In short, you could do a lot of things with space. For example you could monitor climate change with satellites, and, as you can see, it is a global environmental issue not a commercial one. In Morocco, the Royal Center of Special Telecommunication (known under its French acronym CRTS) is using space part of their project on disaster management. That’s another example of the usage of space for noncommercial purposes.
There is this tendency to believe that space is expensive and that it is not for startups. Sometimes, people don’t even realize that they use GPS in their applications.
Idriss Benarafa: What type of startups do you fund? Are there any criteria apart from the use of space technology per-se?
José Achache: We are interested in real businesses, activities that will generate real revenues and will be self-sustained. If we find those conditions, we fund. It should use space and be commercially viable. It does not have to be entirely reliant on space. For example, we saw an example this morning [part of Seedstarworld’s startup pitches] of a company called Modular, a south African startup that provides a container which offers all needed equipment for a business to start in the middle of a small village with no infrastructure. Everything is in the container, but this business needs communication. It needs to be connected, for payment, for advertisement, for everything. On one hand, you have this, and, on the other hand, you could have an antenna and a couple of satellites to get internet access. This shows that space within Modular is only a small part of the business. Nevertheless, it adds tremendous value. That is what we are interested in and that is what we fund.

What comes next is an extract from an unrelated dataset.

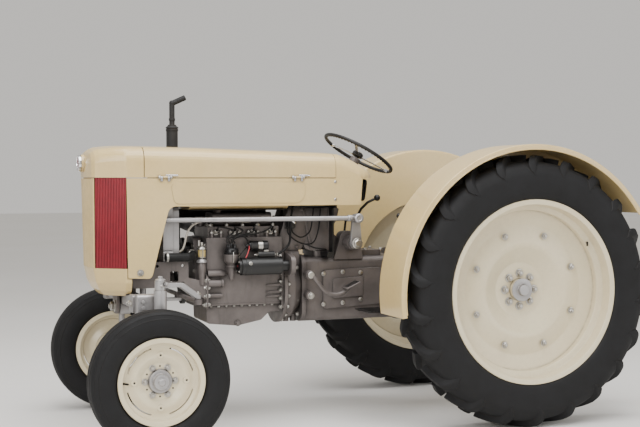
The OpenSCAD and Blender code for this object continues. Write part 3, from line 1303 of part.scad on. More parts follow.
module lower_links() {
    color(grey) at_rear() both_sides() difference() {
        union() {
            hull() {
                rod_y(link_y - link_t / 2, link_y + link_t / 2, link_pivot.x, link_pivot.y, 26, $fn = 32);
                rod_y(link_tip.y - link_t / 2, link_tip.y + link_t / 2, link_tip.x, link_tip.z, 24,
                    $fn = 32);
            }
            rod_y(link_tip.y - 22, link_tip.y + 22, link_tip.x, link_tip.z, link_eye_r);
            rod_y(link_y - 48, link_y, link_pivot.x, link_pivot.y, pin_r);
            rod_y(rod_eye_y[0] - 8, link_mid.y, link_mid.x, link_mid.z, rod_pin_r);
        }
        rod_y(200, 500, link_tip.x, link_tip.z, link_bore_r);
    }
}

// Drawbar under the rear axle, with the hole for the pin
module drawbar() {
    color(grey) at_rear() difference() {
        union() {
            box_z([-560, -32, 430], [-40, 32, 462], 20);
            for (x = [-120, -60]) block([x, -110, 420], [x + 26, 110, 430]);
            both_sides() for (x = [-120, -60]) block([x, 96, 420], [x + 26, 110, 545 - seat_gap]);
            for (x = [-120, -60]) block([x, -96, 462], [x + 26, 96, 472]);
        }
        rod_z(400, 500, -520, 0, drawbar_bore_r);
    }
}

module pto_shaft() {
    color(silver) at_rear() {
        rod_x(-262, -190.3, 0, pto_z, pto_r);
        rod_x(-204, -191, 0, pto_z, 30);
    }
}

front_support();
axle_beam();
nose_cap();
nose_pan();
front_grille();
side_grilles();
side_panels();
hood_cover();
hood_tail();
bright_trim();
radiator();
radiator_hoses();
engine_block();
rocker_cover();
oil_pan();
cooling_fan();
starter();
ignition();
generator();
exhaust();
air_cleaner();
fuel_tank();
battery();
bell_housing();
gearbox();
rear_axle();
dash();
steering_column();
steering_wheel();
drop_arm();
drag_link();
steering_shaft();
tie_rod();
spindle_left();
spindle_right();
front_tyre_left();
front_tyre_right();
front_rim_left();
front_rim_right();
rear_tyre_left();
rear_tyre_right();
rear_rim_left();
rear_rim_right();
fenders();
levers();
steps();
seat();
lift_arms();
lift_rods();
lower_links();
drawbar();
pto_shaft();
pedals();
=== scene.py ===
"""A vintage farm tractor in cream and maroon enamel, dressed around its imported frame."""
import math

import bmesh
import bpy
import numpy as np
from mathutils import Matrix, Vector


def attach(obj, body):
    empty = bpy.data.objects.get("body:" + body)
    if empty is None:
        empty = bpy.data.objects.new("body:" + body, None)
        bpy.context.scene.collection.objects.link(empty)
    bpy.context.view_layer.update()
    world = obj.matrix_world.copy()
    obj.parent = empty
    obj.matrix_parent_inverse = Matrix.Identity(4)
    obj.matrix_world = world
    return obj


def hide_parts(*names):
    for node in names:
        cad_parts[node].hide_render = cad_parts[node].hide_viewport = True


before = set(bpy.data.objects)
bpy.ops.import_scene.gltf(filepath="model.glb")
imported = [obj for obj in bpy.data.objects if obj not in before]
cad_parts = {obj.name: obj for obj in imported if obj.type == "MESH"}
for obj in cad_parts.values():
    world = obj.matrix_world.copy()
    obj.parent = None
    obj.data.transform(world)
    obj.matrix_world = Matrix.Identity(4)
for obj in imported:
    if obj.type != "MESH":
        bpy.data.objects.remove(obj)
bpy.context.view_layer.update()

# Every size is in millimetres. X runs forward from the front axle, Y to the driver's left,
# Z up from the ground
FRONT_AXLE = 1266.864
REAR = -2030.0
HOOD_SIDE = 265.0
FRONT_HUB = (0.0, 635.0, 355.0)
REAR_HUB = (REAR, 710.0, 745.0)
KINGPIN = (-36, 505)
UP, DOWN = (0, 0, 1), (0, 0, -1)
LEFT, RIGHT = (0, 1, 0), (0, -1, 0)
FORWARD, BACK = (1, 0, 0), (-1, 0, 0)

# Paints and metals


def linear(hex_colour):
    """An sRGB hex colour as linear RGBA."""
    parts = [int(hex_colour[i:i + 2], 16) / 255 for i in (1, 3, 5)]
    return [p / 12.92 if p <= 0.04045 else ((p + 0.055) / 1.055) ** 2.4 for p in parts] + [1.0]


def add(tree, kind, settings=None, links=None):
    """Adds one shader node, with its settings and the sockets that feed it."""
    node = tree.nodes.new("ShaderNode" + kind)
    for key, value in (settings or {}).items():
        if isinstance(key, str) and hasattr(node, key):
            setattr(node, key, value)
        else:
            node.inputs[key].default_value = value
    for key, socket in (links or {}).items():
        tree.links.new(socket, node.inputs[key])
    return node


def new_finish(name, **shader_values):
    """A new material: returns it with its tree, its shader and the object's own coordinates."""
    material = bpy.data.materials.new(name)
    material.use_nodes = True
    tree = material.node_tree
    tree.nodes.clear()
    shader = add(tree, "BsdfPrincipled",
                 {key.replace("_", " "): value for key, value in shader_values.items()})
    add(tree, "OutputMaterial", links={"Surface": shader.outputs["BSDF"]})
    place = add(tree, "TexCoord").outputs["Object"]
    return material, tree, shader, place


def noise_mask(tree, place, size_mm, low, high, detail=3.0, stretch=None):
    """Soft patches of about the given size, from 0 below low to 1 above high."""
    if stretch:
        place = add(tree, "Mapping", {"Scale": stretch}, {"Vector": place}).outputs["Vector"]
    grain = add(tree, "TexNoise", {"Scale": 1000 / size_mm, "Detail": detail, "Roughness": 0.55},
                {"Vector": place})
    return add(tree, "MapRange", {"From Min": low, "From Max": high},
               {"Value": grain.outputs["Fac"]}).outputs["Result"]


def blend_colour(tree, share, below, above, how="MIX"):
    """Mixes two colours or sockets by a share that is a number or a socket."""
    mix = add(tree, "Mix", {"data_type": "RGBA", "blend_type": how})
    for index, value in ((0, share), (6, below), (7, above)):
        if isinstance(value, bpy.types.NodeSocket):
            tree.links.new(value, mix.inputs[index])
        else:
            mix.inputs[index].default_value = value
    return mix.outputs[2]


def times(tree, a, b):
    """The product of two shares, each a socket or a number."""
    node = add(tree, "Math", {"operation": "MULTIPLY"})
    for index, value in ((0, a), (1, b)):
        if isinstance(value, bpy.types.NodeSocket):
            tree.links.new(value, node.inputs[index])
        else:
            node.inputs[index].default_value = value
    return node.outputs["Value"]


def crevice_dirt_and_shade(tree, reach_mm, low=0.55, high=0.95):
    """1 deep in corners and under flanges, where shade falls and oil and dust gather, and 0 in the open.
    It is read from how shaded each spot is, so where it darkens a colour it is painted shade as well as
    dirt.
    """
    hollow = add(tree, "AmbientOcclusion", {"samples": 6, "Distance": reach_mm / 1000})
    return add(tree, "MapRange", {"From Min": high, "From Max": low},
               {"Value": hollow.outputs["AO"]}).outputs["Result"]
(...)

Idriss Benarafa: We heard that you are planning to organize a space hackathon in Morocco. Could you tell us more about it?
José Achache: Initially, we wanted to organize a space hackathon in Africa and the MENA regions. With Seedstars, we had a regional event in Casablanca one month ago, an event where all winners from Africa and MENA came together. I came there with my usual speech explaining that space is available for startups. Everybody was wondering “Really! How is that?” There was a lot of reaction and we decided that we’ll come back and organize a hackathon. Initially, we discussed with a group of young people from Casablanca about the prospect to organize it there. Yet, few seconds after, the group from Marrakesh raised their hands saying “why don’t you organize it in Marrakesh? We have the entire infrastructure. We have a good ecosystem, etc.” Three days later, when I came back home, I opened my email and read a message from a lady from Rabat, asking me “why don’t we do it in Rabat?” stressing that “we have in Rabat the CRTS, we have a big crowd, the needed infrastructure and so on.”

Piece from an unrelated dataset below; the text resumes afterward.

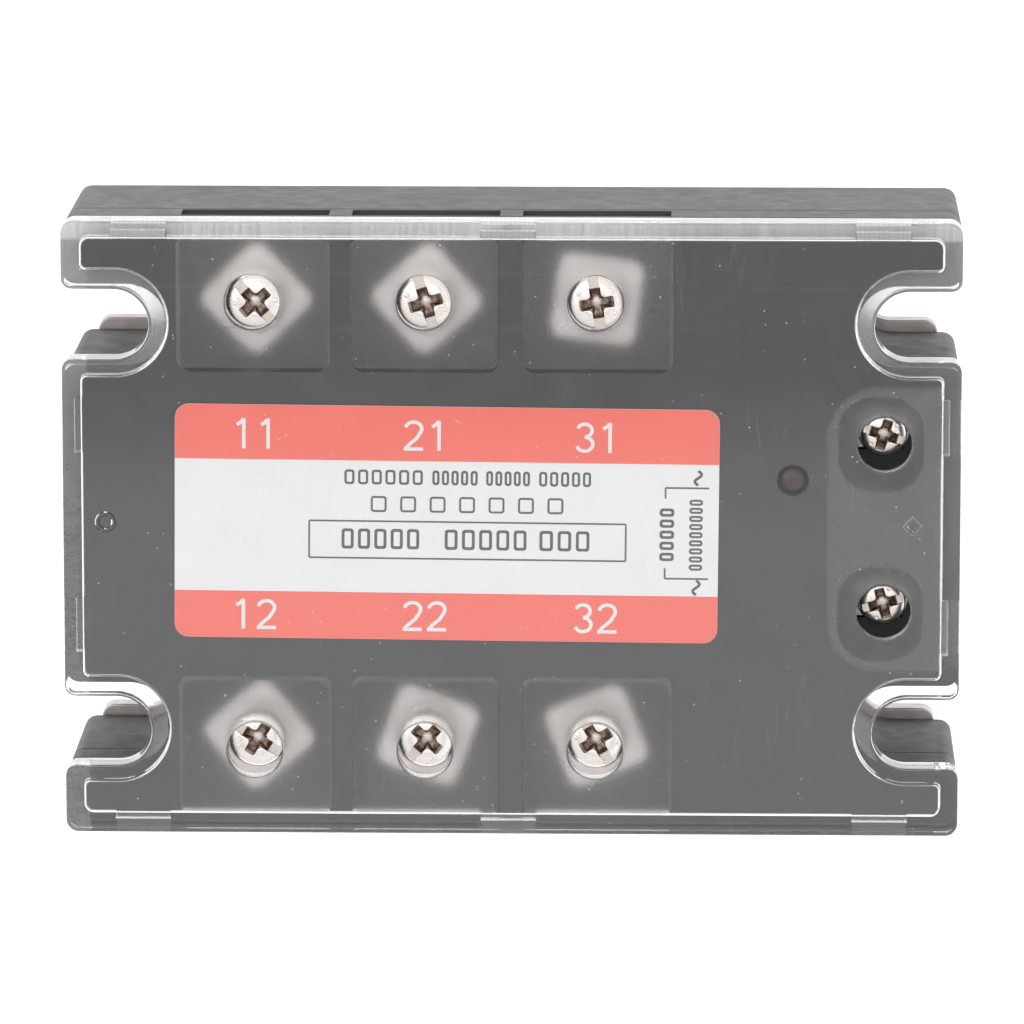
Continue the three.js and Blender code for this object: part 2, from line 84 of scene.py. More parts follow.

For a country like Morocco, I see a tremendous future in space. That’s the message I would like to bring to Morocco for our upcoming hackathon.
It seems that there is a very active and dynamic community in Morocco. The question now is when and where are we going to organize this hackathon. This said, the idea is there, the plan is there, but we still need to take a decision on where exactly and when the event will be held.

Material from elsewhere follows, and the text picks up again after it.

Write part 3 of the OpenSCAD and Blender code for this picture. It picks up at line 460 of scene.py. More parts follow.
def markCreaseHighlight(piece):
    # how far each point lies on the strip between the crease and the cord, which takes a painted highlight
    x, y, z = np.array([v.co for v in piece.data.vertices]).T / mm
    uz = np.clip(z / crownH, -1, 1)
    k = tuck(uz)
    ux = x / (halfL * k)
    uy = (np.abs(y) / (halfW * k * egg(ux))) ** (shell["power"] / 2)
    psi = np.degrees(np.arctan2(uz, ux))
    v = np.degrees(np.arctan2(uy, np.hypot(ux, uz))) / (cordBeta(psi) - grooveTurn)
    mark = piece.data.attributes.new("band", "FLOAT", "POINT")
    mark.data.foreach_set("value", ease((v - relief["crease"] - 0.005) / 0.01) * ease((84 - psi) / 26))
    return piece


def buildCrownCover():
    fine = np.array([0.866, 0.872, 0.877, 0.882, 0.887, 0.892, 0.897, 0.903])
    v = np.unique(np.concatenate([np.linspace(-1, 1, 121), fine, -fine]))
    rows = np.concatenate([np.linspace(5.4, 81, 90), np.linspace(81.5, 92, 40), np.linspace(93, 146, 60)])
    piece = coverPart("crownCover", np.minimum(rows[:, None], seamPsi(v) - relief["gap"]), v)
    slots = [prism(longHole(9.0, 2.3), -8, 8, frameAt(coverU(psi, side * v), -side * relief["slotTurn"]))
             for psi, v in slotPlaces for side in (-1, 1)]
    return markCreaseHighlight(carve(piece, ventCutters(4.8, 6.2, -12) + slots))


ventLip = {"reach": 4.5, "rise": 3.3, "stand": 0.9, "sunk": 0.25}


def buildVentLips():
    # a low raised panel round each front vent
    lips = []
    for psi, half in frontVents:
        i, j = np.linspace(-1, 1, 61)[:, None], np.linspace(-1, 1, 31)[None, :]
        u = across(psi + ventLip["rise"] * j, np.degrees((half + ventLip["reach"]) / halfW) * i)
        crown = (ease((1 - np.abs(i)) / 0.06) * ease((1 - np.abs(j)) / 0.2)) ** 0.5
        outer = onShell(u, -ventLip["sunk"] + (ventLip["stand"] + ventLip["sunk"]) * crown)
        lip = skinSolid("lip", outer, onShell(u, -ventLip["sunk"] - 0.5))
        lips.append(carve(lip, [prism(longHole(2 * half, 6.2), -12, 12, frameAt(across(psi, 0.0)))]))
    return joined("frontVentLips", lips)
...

Governments have seen that the future is in job creation. They know that. It is their responsibility to help job creation. It is their role to create incubators, accelerators, programs to facilitate startups development, knowledge acquirement, and progress.
Idriss Benarafa: A lot of young people find it hard to find jobs in Morocco these days. Some believe that it’s the government’s duty to provide jobs. Do you share this philosophy?
José Achache: That time where governments provided jobs to people is over. That was in the 20th century during those glorious years where growth was there, where development was there, where industrialization was needed everywhere. That created jobs and big companies started to grow. Now with the internet revolution, a revolution of software, jobs are destroyed faster than they are actually being created by the new economy. Today, it is well known that Facebook does not generate jobs to the scale General Motors does. This is going for ever. Even Tesla builds cars with much less people than what General Motors does. The 21st century job market is very different. With this pressure on jobs at the bottom of the economic scale, few jobs available means the salaries are going down. This creates a deflation situation and Banks will drop interest rates. Who benefits from the situation? The answer is people with capital. The trend right now is that there will be less and less jobs, but more and more capital. This capital has to be invested and that’s the beauty of the system. That’s a vicious circle. Startups will be there at the bottom. Companies don’t want to hire them because they don’t want to take risks. Today, rather than investing money on innovation and having their own innovation centers, they are buying innovation, buying it from startups. They are using this huge accumulating capital to buy startups with good innovation. Today you have to come up with a good idea, create your startup, and then you’ll get a job. You should spread this message among the young generation in Morocco, “No escape, they will have to build their own companies, and create their own jobs.” After that, there are two exits, either the company grows and develops, with good technology that will interest the big companies, and they’ll be taking over, meaning the spinning of this technology, or they can keep their startups and grow further.
Idriss Benarafa: Is a relevant domain experience important when creating a startup? We see a lot of computer scientists creating startups, most of the time with no relevant domain experience? What do you think?
José Achache: It is not that much the domain experience. It is also not that much the technology. The technology is important as you have to master what you are doing. The most important thing is the people. You have to be motivated, to prepare, to work hard and learn. Governments have seen that the future is in job creation. They know that. It is their responsibility to help job creation. It is their role to create incubators, accelerators, programs to facilitate startups development, knowledge acquirement, and progress. I was reading this morning that the French President Holland himself was distributing the “French Tech Startup Prize” or something like that. France wants to attract startups from all over the world. This really shows you how desperate the French government is to accelerate startups. In this view, When organizing our prospective hackathon in Morocco, we would like to show the Moroccan government that the future is in startups development, incubators, accelerators, and I believe that space is a very good opportunity and business as it opens to mining, precision farming, water management, renewable energy management, etc. Phosphate mining and renewable energies in Morocco can be developed faster and in more efficient ways if we use space to monitor plants, with sensor communication and all of that. For a country like Morocco, I see a tremendous future in space. That’s the message I would like to bring to Morocco for our upcoming hackathon.